Fifth, it seems to me that there is a deep need in the church to do something to acknowledge that a child has entered into the home of believing parents and to acknowledge a time when the child has made this faith their own. So credobaptists hold “infant dedications” to signify the entrance of the child into a believing home and to make a corporate promise by parents and parishioners to raise up the child in the instruction of the Lord. Then, later, should the child come to a decision of personal faith later in life, he or she would then be baptized. For paedobaptists, they baptize their children as a sign and seal of the covenant of grace, and a later time when the child is older and wishes to formally make an affirmation of their baptismal promises, they get “confirmed” as a member of the church. Simply from a sociological view, it looks as if we need (1) some ritual or event to publicly show that this child has been brought into a believing family, to commit ourselves to raise this child “as” or “to be” a Christian, all in the context of the wider body of Christ; and (2) we also need some ritual or ceremony to show that his child has appropriated their parents faith and taken their own place in the community of the gospelized. The million dollar question is, where do you put the water? At the initiatory ritual or at the confirming ritual? I want to tentatively suggest that if you have a public initiation of the child into God’s family and if you have a public declaration of the child’s own faith later, then maybe where you put the water isn’t the most important part! That will dissatisfy most credobaptists and paedobaptists, but I find it gospelically satisfying.[6] Brad Harper and Paul Metzger hold to credobaptism, but go so far as to suggest that “a theology of unity supersede a particular theology of infant or believer baptism; thus, we honor the baptism of infants and do not feel it necessary for those baptized as infants to be rebaptized unless it is a matter of conscience”.[7]

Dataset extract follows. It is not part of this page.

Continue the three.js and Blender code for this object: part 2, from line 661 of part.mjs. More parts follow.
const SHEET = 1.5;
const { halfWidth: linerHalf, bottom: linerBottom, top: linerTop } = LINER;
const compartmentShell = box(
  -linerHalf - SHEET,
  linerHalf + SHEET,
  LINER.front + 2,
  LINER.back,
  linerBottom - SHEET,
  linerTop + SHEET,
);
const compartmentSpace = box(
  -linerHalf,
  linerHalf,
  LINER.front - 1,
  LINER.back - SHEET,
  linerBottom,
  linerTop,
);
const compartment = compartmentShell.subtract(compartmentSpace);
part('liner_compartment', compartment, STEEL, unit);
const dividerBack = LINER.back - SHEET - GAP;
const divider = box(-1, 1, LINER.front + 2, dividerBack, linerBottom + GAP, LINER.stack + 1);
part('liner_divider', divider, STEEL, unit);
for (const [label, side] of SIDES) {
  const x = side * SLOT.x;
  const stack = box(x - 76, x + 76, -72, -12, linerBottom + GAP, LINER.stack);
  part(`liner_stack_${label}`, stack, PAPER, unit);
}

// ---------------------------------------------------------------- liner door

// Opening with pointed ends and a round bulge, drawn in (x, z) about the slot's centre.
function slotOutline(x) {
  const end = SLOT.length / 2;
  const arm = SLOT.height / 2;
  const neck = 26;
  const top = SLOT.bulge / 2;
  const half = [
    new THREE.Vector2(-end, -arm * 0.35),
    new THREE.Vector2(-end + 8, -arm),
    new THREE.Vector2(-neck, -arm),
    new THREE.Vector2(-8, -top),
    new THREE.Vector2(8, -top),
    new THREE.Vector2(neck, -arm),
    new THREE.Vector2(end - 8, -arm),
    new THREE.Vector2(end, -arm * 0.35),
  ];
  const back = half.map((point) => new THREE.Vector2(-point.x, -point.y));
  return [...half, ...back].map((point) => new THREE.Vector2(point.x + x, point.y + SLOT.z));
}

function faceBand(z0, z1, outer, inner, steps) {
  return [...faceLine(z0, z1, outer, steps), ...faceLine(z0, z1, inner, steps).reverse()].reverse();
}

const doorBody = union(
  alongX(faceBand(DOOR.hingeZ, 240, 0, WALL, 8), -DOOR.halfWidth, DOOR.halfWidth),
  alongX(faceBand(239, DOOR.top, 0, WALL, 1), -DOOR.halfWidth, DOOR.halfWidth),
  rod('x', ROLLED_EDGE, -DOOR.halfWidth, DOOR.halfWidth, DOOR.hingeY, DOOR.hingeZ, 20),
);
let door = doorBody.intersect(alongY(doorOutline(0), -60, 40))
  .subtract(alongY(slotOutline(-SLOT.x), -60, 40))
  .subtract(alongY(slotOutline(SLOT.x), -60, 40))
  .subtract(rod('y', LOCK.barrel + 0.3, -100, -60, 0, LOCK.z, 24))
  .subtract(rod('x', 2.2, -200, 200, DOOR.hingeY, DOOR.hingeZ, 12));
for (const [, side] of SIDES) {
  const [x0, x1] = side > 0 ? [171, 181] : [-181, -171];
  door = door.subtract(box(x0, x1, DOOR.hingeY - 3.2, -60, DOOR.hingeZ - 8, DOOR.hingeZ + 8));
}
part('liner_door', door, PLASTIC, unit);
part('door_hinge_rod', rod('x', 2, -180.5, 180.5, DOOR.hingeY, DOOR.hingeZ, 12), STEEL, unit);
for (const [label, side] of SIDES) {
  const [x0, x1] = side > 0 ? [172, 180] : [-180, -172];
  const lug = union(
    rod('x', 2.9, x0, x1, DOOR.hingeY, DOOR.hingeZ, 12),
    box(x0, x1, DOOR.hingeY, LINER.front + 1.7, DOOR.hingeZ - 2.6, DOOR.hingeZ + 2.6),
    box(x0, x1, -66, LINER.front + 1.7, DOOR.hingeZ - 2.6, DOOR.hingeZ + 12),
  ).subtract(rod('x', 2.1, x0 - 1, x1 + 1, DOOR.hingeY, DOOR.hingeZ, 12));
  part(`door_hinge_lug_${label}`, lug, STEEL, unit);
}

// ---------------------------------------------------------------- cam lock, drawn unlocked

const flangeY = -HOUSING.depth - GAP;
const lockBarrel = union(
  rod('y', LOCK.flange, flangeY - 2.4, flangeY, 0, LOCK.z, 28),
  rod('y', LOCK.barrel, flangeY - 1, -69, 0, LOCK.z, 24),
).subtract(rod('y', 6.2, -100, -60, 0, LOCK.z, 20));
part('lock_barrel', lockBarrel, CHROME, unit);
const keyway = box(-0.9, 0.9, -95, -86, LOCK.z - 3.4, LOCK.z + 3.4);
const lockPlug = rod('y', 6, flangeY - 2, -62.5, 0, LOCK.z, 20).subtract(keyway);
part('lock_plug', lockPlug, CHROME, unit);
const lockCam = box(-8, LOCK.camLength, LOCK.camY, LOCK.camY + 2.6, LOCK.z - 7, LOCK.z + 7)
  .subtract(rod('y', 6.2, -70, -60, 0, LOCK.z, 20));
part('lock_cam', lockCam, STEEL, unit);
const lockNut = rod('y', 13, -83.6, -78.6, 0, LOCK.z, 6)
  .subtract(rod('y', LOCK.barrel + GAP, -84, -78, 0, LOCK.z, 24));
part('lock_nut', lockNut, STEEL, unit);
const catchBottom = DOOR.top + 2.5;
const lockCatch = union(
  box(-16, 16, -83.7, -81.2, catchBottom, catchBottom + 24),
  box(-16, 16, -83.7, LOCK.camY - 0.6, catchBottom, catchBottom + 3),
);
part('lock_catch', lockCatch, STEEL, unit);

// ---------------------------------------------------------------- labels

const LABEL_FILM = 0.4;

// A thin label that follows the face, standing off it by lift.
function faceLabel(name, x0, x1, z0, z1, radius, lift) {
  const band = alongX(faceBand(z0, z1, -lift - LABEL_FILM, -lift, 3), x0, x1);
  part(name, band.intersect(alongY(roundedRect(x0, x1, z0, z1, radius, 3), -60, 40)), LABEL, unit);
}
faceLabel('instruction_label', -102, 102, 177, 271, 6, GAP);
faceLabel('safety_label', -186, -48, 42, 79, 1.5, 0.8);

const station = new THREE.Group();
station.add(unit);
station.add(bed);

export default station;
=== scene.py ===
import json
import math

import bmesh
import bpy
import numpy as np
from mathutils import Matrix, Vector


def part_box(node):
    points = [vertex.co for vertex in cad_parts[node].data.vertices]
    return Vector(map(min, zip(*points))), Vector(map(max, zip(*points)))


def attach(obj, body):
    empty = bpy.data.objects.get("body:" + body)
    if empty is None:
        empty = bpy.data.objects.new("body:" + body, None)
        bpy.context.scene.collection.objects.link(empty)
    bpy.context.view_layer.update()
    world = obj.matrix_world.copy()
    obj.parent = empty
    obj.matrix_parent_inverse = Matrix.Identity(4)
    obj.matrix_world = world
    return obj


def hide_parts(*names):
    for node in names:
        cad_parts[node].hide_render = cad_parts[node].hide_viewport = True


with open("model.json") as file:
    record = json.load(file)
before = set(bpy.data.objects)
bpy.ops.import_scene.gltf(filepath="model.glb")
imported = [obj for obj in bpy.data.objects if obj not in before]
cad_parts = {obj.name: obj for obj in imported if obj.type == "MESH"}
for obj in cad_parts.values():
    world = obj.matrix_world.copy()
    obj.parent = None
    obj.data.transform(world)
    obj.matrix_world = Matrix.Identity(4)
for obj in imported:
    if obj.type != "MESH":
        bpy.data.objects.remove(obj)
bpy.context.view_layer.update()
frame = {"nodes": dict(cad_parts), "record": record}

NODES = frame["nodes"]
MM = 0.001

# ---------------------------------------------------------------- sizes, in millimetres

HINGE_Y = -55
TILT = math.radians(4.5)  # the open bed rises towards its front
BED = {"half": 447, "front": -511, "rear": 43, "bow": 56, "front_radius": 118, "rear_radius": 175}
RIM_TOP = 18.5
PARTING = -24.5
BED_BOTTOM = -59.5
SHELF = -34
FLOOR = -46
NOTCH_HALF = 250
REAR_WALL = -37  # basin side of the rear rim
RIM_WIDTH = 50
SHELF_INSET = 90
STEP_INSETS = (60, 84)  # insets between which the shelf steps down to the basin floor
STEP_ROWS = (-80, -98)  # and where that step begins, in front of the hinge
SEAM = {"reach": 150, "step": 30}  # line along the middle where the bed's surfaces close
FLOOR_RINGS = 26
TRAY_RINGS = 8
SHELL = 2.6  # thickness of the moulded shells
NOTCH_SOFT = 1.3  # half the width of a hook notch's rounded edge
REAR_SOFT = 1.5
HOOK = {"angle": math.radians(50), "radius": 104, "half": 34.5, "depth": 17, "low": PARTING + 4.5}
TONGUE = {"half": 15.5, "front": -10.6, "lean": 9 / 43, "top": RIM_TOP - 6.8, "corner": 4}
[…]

[1] Anthony N. S. Lane, “Dual-Practice Baptism View,” in Baptism: Three Views, ed. D.F. Wright (Downers Grove, IL: IVP, 2009), 139-71.

[2] Beasley-Murray, Baptism in the New Testament, 393-95.

[3] The idea of baptism by proxy, might explain why some in Corinth were performing baptisms on behalf of the dead (see 1 Cor 15:29).

[4] Lane, “Dual-Practice”, 154.

[5] Lane, “Dual-Practice”, 167-68.

[6] I should point out that this is not strictly possible in an ecclesiology that holds that the local church consists exclusively of the regenerate. I believe that the church in fact consists of an ecclesia mixta or a mix of the regenerate and unregenerate. That is because: (1) I’ve been in churches where they think that everyone who is a member is regenerate, but clearly everyone who was a member was not regenerate; and (2) The warning passages in Hebrew 6:4-6 and Jesus’ teaching about the wheat and weeds in Matt 13:34-30 only make sense if the church is a mixed community of authentic and inauthentic believers. Simon Magus “believed and was baptized,” qualifying for church membership, but in Christian tradition Simon Magus was regarded as the founder of Gnosticism (see Acts 8:12-24).

[7] Harper and Metzger, Evangelical Ecclesiology, 141.